The signs of rot that set in with the final Roach films became unbearable after the series was sold to MGM. Blessedly, these are not a part of the set. The kids became MGMed out of existence into typical middle-brow MGM product — sanitized beyond recognition with bland patriotic and civic responsibility themes slapped onto the movies in the sanctimonious way that only Louis B. Mayer could provide. There was a certain appealing anti-authority anarchy to the earlier Roach films. A film like McGowan’s The Pooch (1932) in which the villain is a heartless dogcatcher (Budd Fine) who tries to gas Stymie’s dog — Pete the Pup, of course — out of revenge and without giving Stymie the chance to pay the five dollar license fee would have given Mayer apoplexy. You’ll find nothing like it in the MGM productions.
Indeed, you’ll find nothing of merit in those last films — apart from the overgrown leads looking rather foolish. Even the production values (a supposed trademark of MGM) are lacking.

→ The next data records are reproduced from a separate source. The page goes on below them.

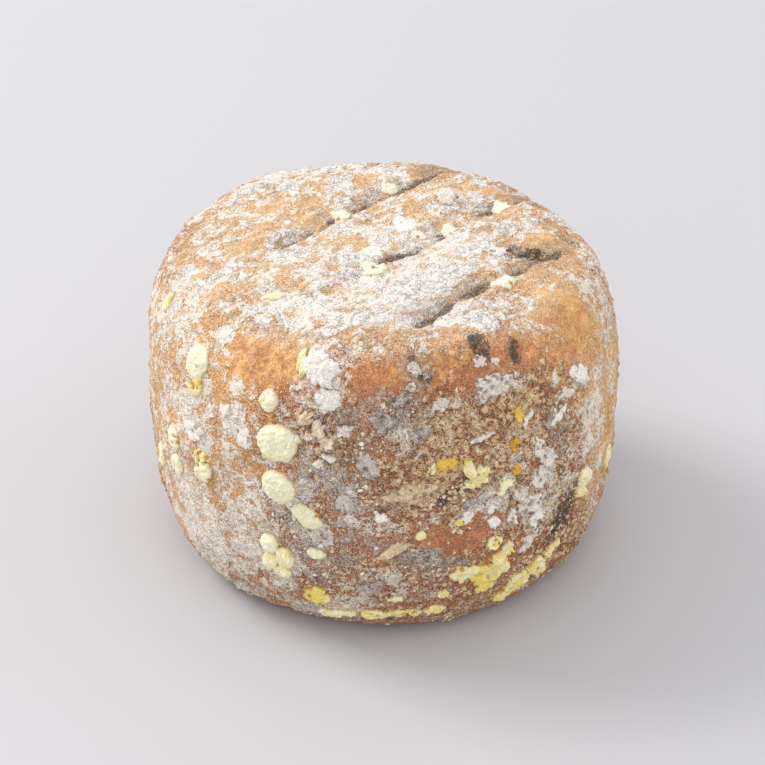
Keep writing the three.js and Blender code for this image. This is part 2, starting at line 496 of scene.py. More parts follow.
def corner_lists(faces):
    """Faces as lists of corners. A triangle is given as a square whose last corner is repeated."""
    return [face[:3] if face[2] == face[3] else face for face in faces.tolist()]


def make_mesh(name, points, faces, fields=None):
    """A smooth-shaded mesh object from points in millimetres, with a number field for each name."""
    mesh = bpy.data.meshes.new(name)
    mesh.from_pydata((points * MM).tolist(), [], corner_lists(faces))
    mesh.polygons.foreach_set("use_smooth", np.ones(len(faces), bool))
    for field, values in (fields or {}).items():
        attribute = mesh.attributes.new(field, "FLOAT", "POINT")
        attribute.data.foreach_set("value", values.astype(np.float32))
    mesh.update()
    piece = bpy.data.objects.new(name, mesh)
    bpy.context.scene.collection.objects.link(piece)
    return piece


def grid_faces(rows, columns):
    """The squares of a grid whose points are numbered row by row, as corner numbers."""
    row, column = np.meshgrid(np.arange(rows - 1), np.arange(columns - 1), indexing="ij")
    first = (row * columns + column).ravel()
    return np.stack([first, first + 1, first + columns + 1, first + columns], -1)


def disc_patch(radius):
    """A square grid drawn out to a disc: each coordinate shrinks by the root of one less half the
    other's square, so that the square's edge becomes the circle. Gives x and y."""
    x, y = np.meshgrid(np.linspace(-1, 1, GRID + 1), np.linspace(-1, 1, GRID + 1))
    return radius * (x * np.sqrt(1 - y**2 / 2)).ravel(), radius * (y * np.sqrt(1 - x**2 / 2)).ravel()


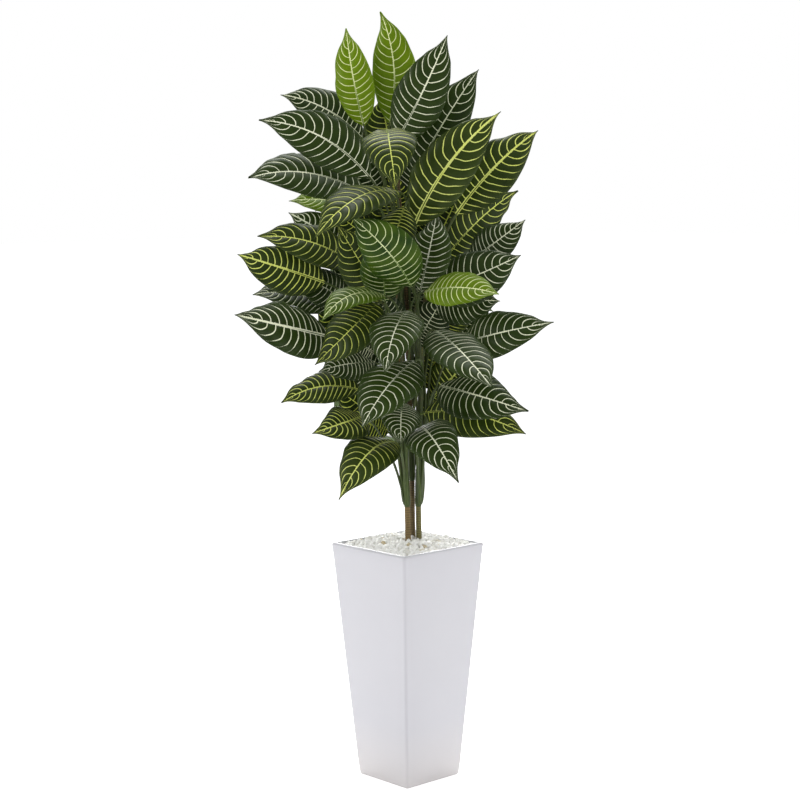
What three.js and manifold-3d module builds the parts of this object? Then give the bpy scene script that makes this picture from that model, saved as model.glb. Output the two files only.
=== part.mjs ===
// A potted zebra plant: a tall square planter, a bed of pebbles, three canes and a crown of leaves.
// Millimetres, +Z up. The origin is the centre of the planter's underside, and the planter's
// faces are parallel to X and Y. The plant has a front of its own, turned from the planter's faces.
import * as THREE from "three";
import { mergeVertices } from "three/addons/utils/BufferGeometryUtils.js";
import Module from "manifold-3d";

const wasm = await Module();
wasm.setup();

// Planter
const planterHeight = 425;
const rimSide = 190;
const footSide = 125;
const wallThickness = 6;
const floorThickness = 12;
const edgeRadius = 9; // the four upright edges
const footRadius = 4; // the edge round the underside
const rimRadius = wallThickness / 2;
const cornerSteps = 4;

// Filling
const clearance = 0.4; // between pieces that touch
const beddingTop = 402; // top of the potting base, where the pebbles start
const pebbleEdgeTop = 415; // top of the pebble bed at the wall
const pebbleMound = 10; // how much higher the bed is round the canes
const pebbleRipple = 2.5;
const pebbleCells = 10;
const caneDepth = 110; // how deep the canes go into the potting base

// Canes and leaf stalks
const caneRadius = 4.9;
const caneSides = 7;
const caneSteps = 10;
const collarRadius = 7;
const collarLength = 60;
const stalkRadius = 2;
const stalkSides = 5;
const stalkSteps = 5;
const stalkRise = 190; // a leaf stalk leaves its cane this far below its blade

// Blades
const bladeThickness = 1.4;
const bladeNeck = 2.2; // half width where the stalk ends
const bladeSteps = 7;
const bladeWidest = 0.42; // where the blade is widest, from its base
const bladeTaper = 1.05;
const tipPinch = 0.45; // how much the drip tip is drawn in
const tipStart = 0.8;
const foldRise = 0.22; // the blade's halves rise from the midrib
const marginDroop = 0.3; // and their margins bend down again
const acrossBlade = [-1, -0.5, 0, 0.5, 1];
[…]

There are moments in the Roach films when the kids will obviously look in the direction of the camera for guidance from the director, but nothing like some of the amazing ineptitude on display here. There’s even one in which one of the kids — a newcomer — has not only memorized her lines, but everyone else’s. The problem is she mouths everyone’s dialogue while waiting for her turn. That this wasn’t reshot testifies to how little value MGM placed on the series in its waning days.
But enough of the downsides of what came at the end, all in all this is a wonderful set of films and it’s a pure joy to have the basic group of 80 sound shorts together in one place. In its own, mild way it’s a bit of an historical event. Maybe it’s not a major cinematic milestone, but it’s a part of both our film and our cultural heritage to have access to the whole run. That’s not something to dismiss lightly.